The media, according to the Resident Coordinator, need to help spread factual information about the SDGs and to hold government and institutions accountable for what is being done and the progress being achieved.

Schmale further explained that the “UN is supporting the government of Nigeria to address its challenges and to realise its development aspirations and the transformative change. They cannot do it alone. The United Nations also cannot do it alone. We need stronger partnerships, and the media fit well into this partnership.”

On gender equality, the Resident Coordinator called on the media to intensify profiling successful Nigerian women to motivate other women and girls to break the gender barriers. “Nigeria has the first African woman to lead the WTO; my boss, the Deputy Secretary General of the UN, Amina Mohammed is also a Nigerian woman. A third of CEOs of Banks are women and Nigeria has the highest number of female representatives on Boards of private sector organisations in Africa. Media need to do more in profiling many successful Nigerian women for the purpose of learning and motivating other women.” He observed.
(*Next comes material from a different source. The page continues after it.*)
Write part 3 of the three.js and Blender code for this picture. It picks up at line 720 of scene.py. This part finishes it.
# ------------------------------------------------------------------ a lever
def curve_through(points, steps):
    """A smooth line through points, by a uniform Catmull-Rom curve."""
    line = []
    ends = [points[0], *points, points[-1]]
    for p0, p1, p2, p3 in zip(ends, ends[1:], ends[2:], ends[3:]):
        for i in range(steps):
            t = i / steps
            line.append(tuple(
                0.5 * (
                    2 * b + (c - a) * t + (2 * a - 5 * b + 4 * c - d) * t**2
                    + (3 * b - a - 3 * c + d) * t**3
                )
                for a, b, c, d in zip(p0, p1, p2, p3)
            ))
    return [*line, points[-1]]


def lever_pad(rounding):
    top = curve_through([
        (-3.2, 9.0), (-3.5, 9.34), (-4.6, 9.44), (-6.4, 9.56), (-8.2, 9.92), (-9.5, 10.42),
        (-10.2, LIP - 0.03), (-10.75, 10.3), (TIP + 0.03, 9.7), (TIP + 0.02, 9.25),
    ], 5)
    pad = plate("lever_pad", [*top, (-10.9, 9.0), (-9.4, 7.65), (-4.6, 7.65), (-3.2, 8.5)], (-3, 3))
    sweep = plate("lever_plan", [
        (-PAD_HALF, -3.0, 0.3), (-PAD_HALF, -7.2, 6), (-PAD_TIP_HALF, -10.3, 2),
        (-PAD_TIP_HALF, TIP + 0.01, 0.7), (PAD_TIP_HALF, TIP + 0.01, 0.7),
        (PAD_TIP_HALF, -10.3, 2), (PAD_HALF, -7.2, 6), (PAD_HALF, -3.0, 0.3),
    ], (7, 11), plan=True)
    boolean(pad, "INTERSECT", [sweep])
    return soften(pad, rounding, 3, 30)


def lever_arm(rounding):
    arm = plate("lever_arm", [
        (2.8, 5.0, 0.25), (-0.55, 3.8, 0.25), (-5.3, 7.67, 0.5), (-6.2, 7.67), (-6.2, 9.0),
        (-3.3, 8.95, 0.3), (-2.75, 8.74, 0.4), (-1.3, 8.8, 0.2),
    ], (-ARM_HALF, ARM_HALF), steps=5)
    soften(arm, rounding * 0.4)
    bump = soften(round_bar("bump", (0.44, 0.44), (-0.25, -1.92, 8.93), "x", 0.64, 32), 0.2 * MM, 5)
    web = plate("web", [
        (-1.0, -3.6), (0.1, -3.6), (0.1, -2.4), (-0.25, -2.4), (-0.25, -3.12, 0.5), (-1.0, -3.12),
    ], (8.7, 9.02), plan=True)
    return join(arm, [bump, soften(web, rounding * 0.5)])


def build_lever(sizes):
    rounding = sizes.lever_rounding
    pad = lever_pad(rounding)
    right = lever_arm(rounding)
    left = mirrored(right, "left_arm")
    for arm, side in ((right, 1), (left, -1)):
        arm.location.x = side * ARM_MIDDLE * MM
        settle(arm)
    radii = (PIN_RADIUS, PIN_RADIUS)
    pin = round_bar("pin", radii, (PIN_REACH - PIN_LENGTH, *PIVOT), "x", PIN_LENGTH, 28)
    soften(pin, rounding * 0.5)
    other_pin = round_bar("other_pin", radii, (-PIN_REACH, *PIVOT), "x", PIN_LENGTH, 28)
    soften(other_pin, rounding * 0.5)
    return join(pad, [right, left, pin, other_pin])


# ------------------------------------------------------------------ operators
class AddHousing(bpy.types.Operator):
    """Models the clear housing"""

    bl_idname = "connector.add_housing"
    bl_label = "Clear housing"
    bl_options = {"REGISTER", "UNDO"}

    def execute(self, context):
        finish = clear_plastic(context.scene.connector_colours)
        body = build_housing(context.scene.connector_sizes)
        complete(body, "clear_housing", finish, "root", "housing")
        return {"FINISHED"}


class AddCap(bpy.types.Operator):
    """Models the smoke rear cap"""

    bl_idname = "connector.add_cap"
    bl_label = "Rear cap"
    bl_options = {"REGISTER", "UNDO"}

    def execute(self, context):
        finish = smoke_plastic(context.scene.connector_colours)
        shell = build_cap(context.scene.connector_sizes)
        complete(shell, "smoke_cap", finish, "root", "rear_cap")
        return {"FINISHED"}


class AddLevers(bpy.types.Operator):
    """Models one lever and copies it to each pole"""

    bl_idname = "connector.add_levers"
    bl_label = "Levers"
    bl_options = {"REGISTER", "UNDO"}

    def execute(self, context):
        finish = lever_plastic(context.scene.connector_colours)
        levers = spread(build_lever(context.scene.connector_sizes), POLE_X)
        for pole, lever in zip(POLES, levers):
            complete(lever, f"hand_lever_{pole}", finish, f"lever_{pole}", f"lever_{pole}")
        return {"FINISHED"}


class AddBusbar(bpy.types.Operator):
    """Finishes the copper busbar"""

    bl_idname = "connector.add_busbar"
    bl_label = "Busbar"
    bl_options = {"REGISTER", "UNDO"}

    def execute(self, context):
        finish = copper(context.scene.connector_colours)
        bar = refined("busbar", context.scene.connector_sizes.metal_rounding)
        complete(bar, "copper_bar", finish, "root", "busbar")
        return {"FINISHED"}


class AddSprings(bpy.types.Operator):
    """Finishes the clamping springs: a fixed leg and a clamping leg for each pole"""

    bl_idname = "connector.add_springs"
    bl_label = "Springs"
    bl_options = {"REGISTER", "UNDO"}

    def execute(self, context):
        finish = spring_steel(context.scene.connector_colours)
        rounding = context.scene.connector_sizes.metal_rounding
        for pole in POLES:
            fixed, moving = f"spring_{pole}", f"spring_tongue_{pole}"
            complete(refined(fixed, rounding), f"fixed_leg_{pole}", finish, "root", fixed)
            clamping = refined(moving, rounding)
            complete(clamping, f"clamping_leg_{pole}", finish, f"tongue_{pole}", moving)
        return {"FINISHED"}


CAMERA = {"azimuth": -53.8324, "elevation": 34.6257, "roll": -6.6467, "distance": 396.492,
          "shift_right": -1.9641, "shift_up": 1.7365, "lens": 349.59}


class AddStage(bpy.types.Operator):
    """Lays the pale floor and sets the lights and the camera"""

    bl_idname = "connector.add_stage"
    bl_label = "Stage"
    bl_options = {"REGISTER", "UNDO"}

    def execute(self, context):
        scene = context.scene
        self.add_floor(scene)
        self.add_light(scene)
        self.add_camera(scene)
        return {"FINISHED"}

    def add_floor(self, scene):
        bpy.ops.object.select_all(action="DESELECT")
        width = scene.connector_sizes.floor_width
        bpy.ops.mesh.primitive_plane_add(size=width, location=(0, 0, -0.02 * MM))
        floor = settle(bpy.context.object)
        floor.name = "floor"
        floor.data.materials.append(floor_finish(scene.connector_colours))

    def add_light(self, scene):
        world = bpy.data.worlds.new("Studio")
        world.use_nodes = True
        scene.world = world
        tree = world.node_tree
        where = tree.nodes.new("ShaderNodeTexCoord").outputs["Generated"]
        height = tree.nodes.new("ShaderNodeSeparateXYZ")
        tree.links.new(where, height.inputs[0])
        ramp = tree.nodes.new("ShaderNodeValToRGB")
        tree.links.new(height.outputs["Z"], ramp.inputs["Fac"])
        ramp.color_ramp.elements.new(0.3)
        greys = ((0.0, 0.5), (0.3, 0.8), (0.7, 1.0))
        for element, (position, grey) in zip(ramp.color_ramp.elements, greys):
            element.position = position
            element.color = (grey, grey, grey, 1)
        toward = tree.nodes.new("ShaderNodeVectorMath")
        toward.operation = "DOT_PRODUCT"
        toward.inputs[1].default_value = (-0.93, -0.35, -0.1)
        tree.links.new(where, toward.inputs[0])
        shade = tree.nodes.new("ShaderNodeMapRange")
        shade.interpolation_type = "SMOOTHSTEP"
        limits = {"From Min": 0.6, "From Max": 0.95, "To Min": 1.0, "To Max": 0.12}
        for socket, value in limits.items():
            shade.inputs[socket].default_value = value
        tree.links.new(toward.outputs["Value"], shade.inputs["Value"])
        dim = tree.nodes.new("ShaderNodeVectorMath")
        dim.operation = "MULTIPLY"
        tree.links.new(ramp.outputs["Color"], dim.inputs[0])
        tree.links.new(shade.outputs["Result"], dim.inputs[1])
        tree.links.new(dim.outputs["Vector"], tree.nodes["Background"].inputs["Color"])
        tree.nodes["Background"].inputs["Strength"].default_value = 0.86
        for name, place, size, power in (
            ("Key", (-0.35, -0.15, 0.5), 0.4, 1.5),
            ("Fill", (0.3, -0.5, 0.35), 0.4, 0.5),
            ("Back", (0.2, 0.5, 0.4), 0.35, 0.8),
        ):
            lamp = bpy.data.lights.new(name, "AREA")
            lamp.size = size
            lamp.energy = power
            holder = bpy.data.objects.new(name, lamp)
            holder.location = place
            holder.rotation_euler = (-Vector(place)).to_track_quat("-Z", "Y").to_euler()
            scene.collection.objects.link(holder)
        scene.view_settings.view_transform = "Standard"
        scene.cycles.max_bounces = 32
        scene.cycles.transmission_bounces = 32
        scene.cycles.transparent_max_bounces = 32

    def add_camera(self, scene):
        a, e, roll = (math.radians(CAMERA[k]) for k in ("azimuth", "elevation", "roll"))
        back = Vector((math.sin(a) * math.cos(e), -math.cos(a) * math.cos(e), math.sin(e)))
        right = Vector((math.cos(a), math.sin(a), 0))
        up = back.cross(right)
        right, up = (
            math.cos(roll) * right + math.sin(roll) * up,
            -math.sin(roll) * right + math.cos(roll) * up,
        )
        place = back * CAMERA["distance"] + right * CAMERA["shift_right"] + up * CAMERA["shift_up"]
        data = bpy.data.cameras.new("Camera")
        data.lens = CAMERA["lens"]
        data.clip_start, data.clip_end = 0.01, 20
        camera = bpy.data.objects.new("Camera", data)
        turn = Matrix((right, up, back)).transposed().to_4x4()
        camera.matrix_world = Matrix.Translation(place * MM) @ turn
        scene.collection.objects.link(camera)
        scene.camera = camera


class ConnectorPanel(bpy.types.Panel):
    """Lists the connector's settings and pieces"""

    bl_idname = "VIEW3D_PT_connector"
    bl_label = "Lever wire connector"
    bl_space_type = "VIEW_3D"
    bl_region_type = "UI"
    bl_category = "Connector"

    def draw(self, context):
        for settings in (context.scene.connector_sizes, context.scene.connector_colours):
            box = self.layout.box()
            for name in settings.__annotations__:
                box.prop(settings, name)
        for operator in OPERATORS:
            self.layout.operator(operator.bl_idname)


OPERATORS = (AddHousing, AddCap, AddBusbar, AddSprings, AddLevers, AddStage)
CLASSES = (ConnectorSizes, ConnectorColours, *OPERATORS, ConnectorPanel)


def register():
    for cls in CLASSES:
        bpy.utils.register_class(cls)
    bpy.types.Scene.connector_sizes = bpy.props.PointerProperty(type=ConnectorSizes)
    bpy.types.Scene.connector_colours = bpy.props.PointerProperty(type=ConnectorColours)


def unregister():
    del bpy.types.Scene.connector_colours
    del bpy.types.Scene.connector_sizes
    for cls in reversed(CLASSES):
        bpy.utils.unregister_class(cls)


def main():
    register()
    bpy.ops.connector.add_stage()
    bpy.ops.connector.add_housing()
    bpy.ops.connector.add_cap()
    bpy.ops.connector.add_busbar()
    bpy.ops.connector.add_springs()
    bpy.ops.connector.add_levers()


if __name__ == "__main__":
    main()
Schmale added that the United Nations was in the middle of developing, with the government of Nigeria, a Sustainable Development Cooperation Framework for the next five years.

In his presentation titled, “Gender Equality And SDGs: The Role of Journalists in ensuring progress”, the Deputy Country Representative of UN Women to Nigeria and the ECOWAS, Lansana Wonneh, emphasized that unless progress on gender equality was accelerated, the global community would fail to achieve the SDGs.

According to him, Gender equality is a right and at the centre of the SDGs. Fulfilling this right is the best chance to address economic crisis; lack of health care; climate change; violence against women; and escalating conflicts.” He said and called on journalists to amplify the voice of vulnerable women in their reportage, while ensuring accountability in the commitments made to women through appropriate budget allocations and delivery of services,

“Acknowledge women’s voice so that other women get motivation and support. Make the society aware of women’s right to equal access to opportunities and provide information and interpretations to policy makers for formulating policies on local gender issues.” He added.

Earlier, the Senior Technical Adviser in the Office of the Senior Special Assistant to the President on SDGs, Dr. Bala Yunusa, noted that the SDGs could not be achieved with stand-alone programmes and projects. “They must be carefully integrated into national and sub-national policies and development plans.” He explained.

Special Adviser on SDGs to the FCT Minister of State, Hajiya Hiba Ahmed, in her remarks commended UNIC and MAIN for organising the media training. She was represented by Mr. Ona Joseph Ndubuisi.

The Chairman of MAIN, Prof. Lai Oso, in his overview of the training, noted that none of the 17 goals of SDG could be achieved without active cultivation and cooperation of the media. The media, according to him, have become central to the initiation, execution and public support of any policy and programme of development.

“It is in realization of the importance of communication and the media that the need to train, equip and deploy an informed media to achieve SDG goals has become imperative.” He said.

The participants were decorated with the ‘SDGs-Wheel’ pins by the Resident Coordinator who designated them as ‘Champions of SDGs’, to further strengthen their commitment to promoting the SDGs and sustainability journalism.

The project, “Training of journalists on Sustainable Development Goals (SDGs) and developing a Nigeria Network of Sustainable Development Journalists”, was aimed at deepening journalists’ knowledge of sustainable development, to engender high-quality journalistic practice that holds government accountable to Agenda 2030.

It was also aimed to strengthen the capacity of participants in sustainability reporting with emphasis on economic, social and environmental dimensions; to improve participants’ knowledge of the role of women in sustainable development; and to establish a “Nigeria Network of Sustainable Development Journalists” that will engage regularly to report and view development initiatives in Nigeria from the prism of sustainability.

The training of journalists on SDGs in the six geo-political zones of Nigeria will move to Uyo, Akwa-Ibom State on 6 – 7 April; Enugu, Enugu State on 28 – 29 April and end at Lagos on 10 – 11 May 2022.